I guess that's a comment and an observation. I'm still learning to understand it. Connection has been a central topic for me over the last months, so it's fascinating and beautiful to move from relative isolation, in terms of relationships with other adults, to relative population.

Saturday, May 14, 2011

I keep looking for this quote and returning to it. It's in C.S. Lewis - Surprised by Joy.

It's about the distinction between enjoyment and contemplation. It's on 217-218. Maybe now I'll be able to find it again more easily. I got lucky finding it this time.


‘ I read in Alexander’s Space Time and Deity his theory of “Enjoyment” and “Contemplation.” These are technical terms in Alexander’s philosophy; “Enjoyment” has nothing to do with pleasure, nor “Contemplation” with the contemplative life. When you see a table you “enjoy” the act of seeing and “contemplate’ the table… In bereavement you contemplate the beloved and the beloved’s death and, in Alexander’s sense, “enjoy” the loneliness and grief; but a psychologist, if he were considering you as a case of melancholia, would be contemplating your grief and enjoying philosophy. ‘

…It seemed to me self-evident that one essential property of love, hate, fear, hope, or desire was attention to their object. To cease thinking about or attending to the woman is, so far, to cease loving; to cease thinking about or attending to the dreaded thing is, so far, to cease being afraid… In other words the enjoyment and the contemplation of our inner activities are incompatible. You cannot hope and also think about hoping at the same moment; for in hope we look to hope’s object and we interrupt this by (so to speak) turning round to look at the hope itself. Of course the two activities can and do alternate with great rapidity; but they are distinct and incompatible. ‘

Thursday, February 24, 2011

Five years.

It's been just over five years since my world turned upside down. For me it's hard and a little embarrassing to go back and read what I wrote of that experience. Whether the writing is obtuse or clear, it is hard to see how much it lays bare. Of that particular shift itself: I have thought of other ways of expressing it, from time to time. Expectation no longer forming my reality. Thus, loss of everything I was attached to, everything I held to. Except, at the time, God - but that slipped away, too. But loss, loneliness, and only ever always falling. I'm five years more accustomed to the sense of it.

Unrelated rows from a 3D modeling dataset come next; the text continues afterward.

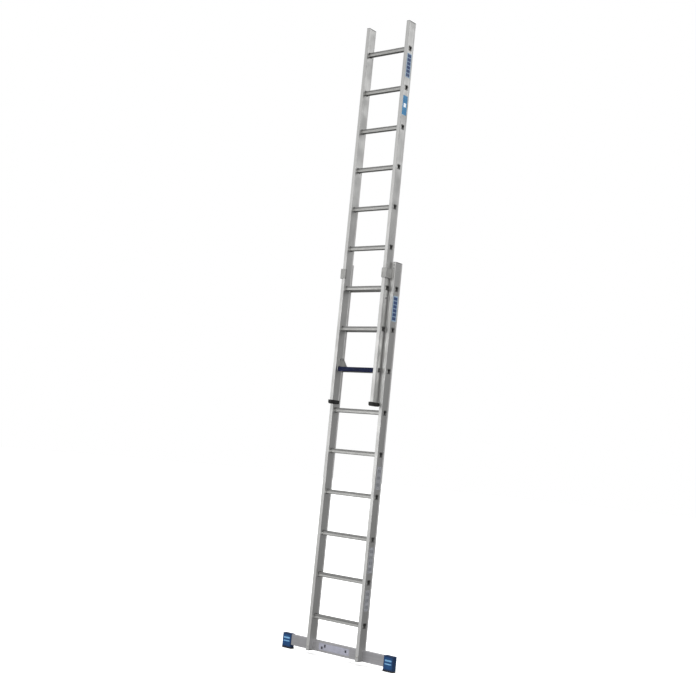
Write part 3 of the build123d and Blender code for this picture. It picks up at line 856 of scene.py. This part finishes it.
# %% Sticker on the stabiliser bar
BAR_STICKER_LEFT, BAR_STICKER_RIGHT = -0.150, 0.110
BAR_MARGIN_BELOW, BAR_MARGIN_ABOVE = 0.014, 0.012

bar_low, bar_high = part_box("stabiliser_bar")
sticker_low = Vector((BAR_STICKER_LEFT, bar_low.y - STICKER_THICKNESS, bar_low.z + BAR_MARGIN_BELOW))
sticker_high = Vector((BAR_STICKER_RIGHT, bar_low.y, bar_high.z - BAR_MARGIN_ABOVE))
middle_z = (sticker_low.z + sticker_high.z) / 2
marks_on_bar = (
    # each mark's left and right edge, then its bottom and top edge
    ((-0.132, -0.116), (sticker_low.z + 0.006, middle_z)),
    ((-0.106, -0.092), (middle_z - 0.004, sticker_high.z - 0.006)),
    ((0.074, 0.088), (middle_z - 0.006, middle_z + 0.010)),
)


def on_a_mark(centre):
    """True for a face inside one of the three marks."""
    return any(x[0] < centre.x < x[1] and z[0] < centre.z < z[1] for x, z in marks_on_bar)


mark_cuts = [(0, place) for x, _ in marks_on_bar for place in x]
mark_cuts += [(2, place) for _, z in marks_on_bar for place in z]
bar_inks = (film_vinyl, black_ink)
sticker("bar_sticker", "base", sticker_low, sticker_high, (0, -1, 0), bar_inks, mark_cuts, on_a_mark)
print("one sticker on the bar")

# %% [markdown]
# ## Raised bars on the shoes
#
# The front of each shoe carries a moulded badge. Ours is plain: a thin raised panel in a lighter blue, and
# on it two pale bars. All are blocks set a little into the shoe's face, with rounded corners. Each bar's
# front is inset and drawn forward, so that it catches the light like a moulding.

# %% Badges on the shoes
SUNK = 0.0004
PANEL_PROUD, PANEL_SIDES, PANEL_BELOW, PANEL_ABOVE, PANEL_CORNER = 0.0006, 0.007, 0.008, 0.009, 0.0035
BAR_PROUD, BAR_SIDES, BAR_CORNER, CROWN_RIM, CROWN_HEIGHT = 0.0014, 0.013, 0.0030, 0.0010, 0.0006
BADGE_BARS = (("upper", 0.056, 0.066), ("lower", 0.036, 0.043))
BADGE_SMOOTH = 30.0

pale_plastic = moulded(
    "pale_plastic", deep=(0.10, 0.25, 0.42), pale=(0.13, 0.29, 0.47), scuff=(0.22, 0.38, 0.55),
    roughness=0.40, grain=1500.0, depth=0.00008, dust=0.10,
)
panel_blue = moulded(
    "panel_blue", deep=(0.0010, 0.032, 0.108), pale=(0.0014, 0.041, 0.132), scuff=(0.02, 0.08, 0.19),
    roughness=0.42, grain=1500.0, depth=0.00009, dust=0.10,
)


def raised_plate(name, low, high, corner):
    """A block with its corners rounded as seen from the front, left in edit mode."""
    plate = add_block(name, low, high)
    choose_edges(plate, lambda a, b: abs(a.y - b.y) > (high[1] - low[1]) / 2)
    bpy.ops.mesh.bevel(offset=corner, segments=4, affect="EDGES")
    return plate


def fit_to_shoe(plate, finish):
    """Finishes a plate and lets it ride with the base."""
    done(plate, BADGE_SMOOTH)
    plate.data.materials.append(finish)
    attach(plate, "base")


for side in ("left", "right"):
    low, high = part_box("shoe_" + side)
    panel = raised_plate(
        "shoe_panel_" + side, (low.x + PANEL_SIDES, low.y - PANEL_PROUD, low.z + PANEL_BELOW),
        (high.x - PANEL_SIDES, low.y + SUNK, high.z - PANEL_ABOVE), PANEL_CORNER,
    )
    fit_to_shoe(panel, panel_blue)
    for position, bottom, top in BADGE_BARS:
        bar = raised_plate(
            f"badge_bar_{position}_{side}", (low.x + BAR_SIDES, low.y - BAR_PROUD, low.z + bottom),
            (high.x - BAR_SIDES, low.y + SUNK, low.z + top), BAR_CORNER,
        )
        choose_faces(bar, lambda centre, normal: normal.y < -0.9)
        bpy.ops.mesh.inset(thickness=CROWN_RIM, depth=0.0)
        bpy.ops.transform.translate(value=(0.0, -CROWN_HEIGHT, 0.0))
        fit_to_shoe(bar, pale_plastic)
print("a panel and two bars on each shoe")
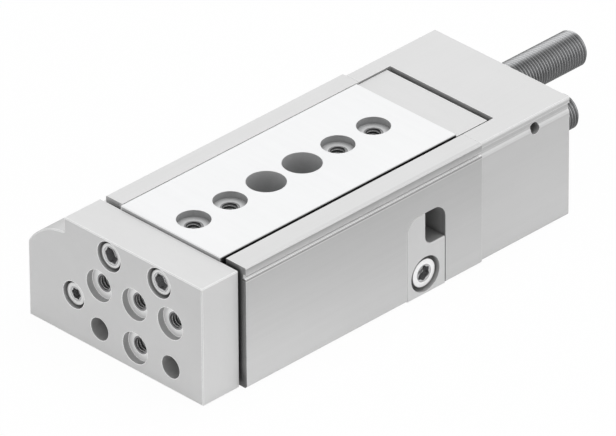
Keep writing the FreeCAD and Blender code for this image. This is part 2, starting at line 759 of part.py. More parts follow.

It's coming up on five years since I declared love to be my highest priority:

The argument is this: love comes first. I don't mean sissy love from afar without getting our hands dirty. I mean gritty, real, messy, beautiful, difficult love. (I could more easily show you than tell you, but this is a blog; please forgive my words for falling short.) Doing what Christ did in coming to earth. Sitting down and caring for people with no agenda whatsoever. To be one of those people whose qualities I mentioned in an earlier post:

... approachable, accepting, slow to anger, slow to judge, quick to pardon, seeking to understand, seeking to love, seeking to do right. They create a space where the tide of fear is held back, where no secret is too dark, no failure too deep, where any uncertainty is permitted. Where our humanity can be laid bare without shame or judgment.


Five years later, looking at my own writing: it's strong, vulnerable, and true. Five years. My aim was unerring. I still seek to be that love, and could say it no better now. Love is hard. Love is easy.